Is it possible, for example, do do the patching type stuff without a 'real' 'seed' svd file?
Like, I'd want to define all the svd blocks for stuff that is unique to this particular soc (clock controllers,
system controllers, various glue peripherals) in the primary yaml file, and draw from various 'library'
yaml files that define 'standard' peripherals (arm primecell stuff, designware stuff, etc).

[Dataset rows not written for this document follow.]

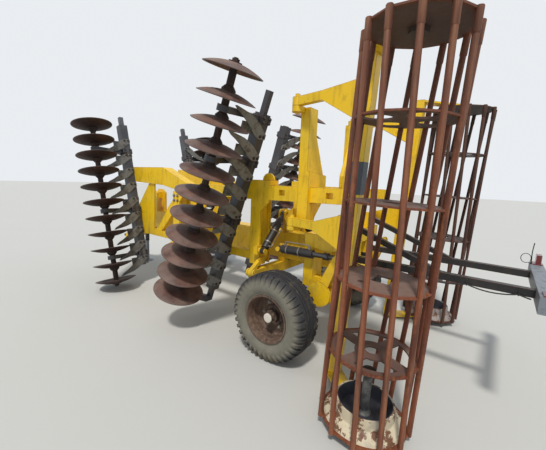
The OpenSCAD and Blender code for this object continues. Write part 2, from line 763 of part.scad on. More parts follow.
// Two tubes and their struts that carry the light bar
module light_frame() {
    h = light_tube / 2;
    color(black) for (s = [-1, 1]) side(s) {
        box([light_tube_x - h, light_y + 50, light_z - h], [light_tube_x + h, lift_y - 75, light_z + h]);
        translate([light_tube_x - 25, 0, 0]) rotate([90, 0, 90]) linear_extrude(50)
            polygon([[lift_y - 75, 1330], [lift_y - 75, 1385], [-1330, light_z + h], [-1200, light_z + h]]);
    }
}

// Cross beam behind the machine that carries the lamps
module light_beam() {
    color(zinc) box([-light_half, light_y - 50, light_z - 60], [light_half, light_y + 50, light_z + 60]);
}

// Blank tail lamps at the ends of the cross beam
module tail_lamps() {
    color([0.45, 0.05, 0.06]) for (s = [-1, 1]) side(s) {
        box([light_half - 130, light_y - 40, light_z + 60], [light_half - 10, light_y + 30, light_z + 70]);
        box([light_half - 120, light_y - 30, light_z + 70], [light_half - 20, light_y + 10, light_z + 150]);
    }
}

// Fold cylinder's line: origin at its foot on the wing, Z towards the rod's pin
module fold_line(s) {
    side(s) translate([fold_foot_x, fold_y, fold_foot_z])
        rotate([0, atan2(fold_top_x - fold_foot_x, fold_top_z - fold_foot_z), 0]) children();
}

// Barrel of a fold cylinder
module fold_barrel(s) {
    color(black) fold_line(s) difference() {
        union() {
            rotate([90, 0, 0]) translate([0, 0, -22]) cylinder(h = 44, r = 32);
            translate([0, 0, 10]) cylinder(h = 50, r = 21);
            translate([0, 0, 45]) cylinder(h = 395, r = fold_bore_r + 7);
            translate([0, 0, 438]) cylinder(h = 28, r = fold_bore_r - 2);
        }
        rotate([90, 0, 0]) translate([0, 0, -30]) cylinder(h = 60, r = fold_pin_r);
        translate([0, 0, 56]) cylinder(h = 379, r = fold_bore_r);
        translate([0, 0, 430]) cylinder(h = 40, r = fold_rod_r + run_c);
    }
}

// Rod of a fold cylinder
module fold_rod(s) {
    color(zinc) fold_line(s) {
        translate([0, 0, 58]) cylinder(h = 20, r = fold_bore_r - run_c);
        translate([0, 0, 60]) cylinder(h = fold_len - 60, r = fold_rod_r);
        translate([0, 0, fold_len]) rotate([90, 0, 0]) translate([0, 0, -22]) cylinder(h = 44, r = 32);
    }
}

// Lift cylinder's line: origin at its pin on the chassis, Z towards the crank
module lift_line(s) {
    side(s) translate([lift_cyl_x, lift_base_y, lift_base_z])
        rotate([90 - atan2(lift_eye_z - lift_base_z, lift_base_y - lift_eye_y), 0, 0]) children();
}

// Barrel of a lift cylinder
module lift_barrel(s) {
    color(black) lift_line(s) difference() {
        union() {
            translate([0, 0, 10]) cylinder(h = 40, r = 22);
            translate([0, 0, 40]) cylinder(h = 365, r = 44);
            rotate([0, 90, 0]) translate([0, 0, -24]) cylinder(h = 48, r = 30);
        }
        rotate([0, 90, 0]) translate([0, 0, -30]) cylinder(h = 60, r = 16);
        translate([0, 0, 52]) cylinder(h = 333, r = 37);
        translate([0, 0, 380]) cylinder(h = 30, r = 25 + run_c);
    }
}

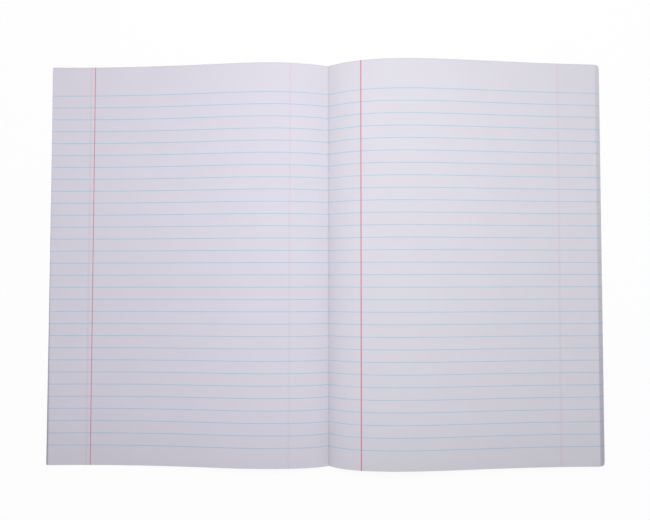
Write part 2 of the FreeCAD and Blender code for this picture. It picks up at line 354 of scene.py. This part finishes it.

I realize I can just concatenate main.yaml, gpioX.yaml, and so on, but that gets awkward as time goes on
and the file grows.
For example, one could have a file tree like this:
.
├── hi3516dv300.yaml
├── hi3521av100.yaml
└── peripherals
├── designware
│ └── dw-mmc.yaml
└── primecell
├── pl011.yaml
├── pl061.yaml
└── sp804.yaml
Where hi3516dv300.yaml defines that there is a pl061 gpio at every 0x120d_{0..b}000
address block but
hi3521av100 has them at 0x12{15..22}_0000
and so on?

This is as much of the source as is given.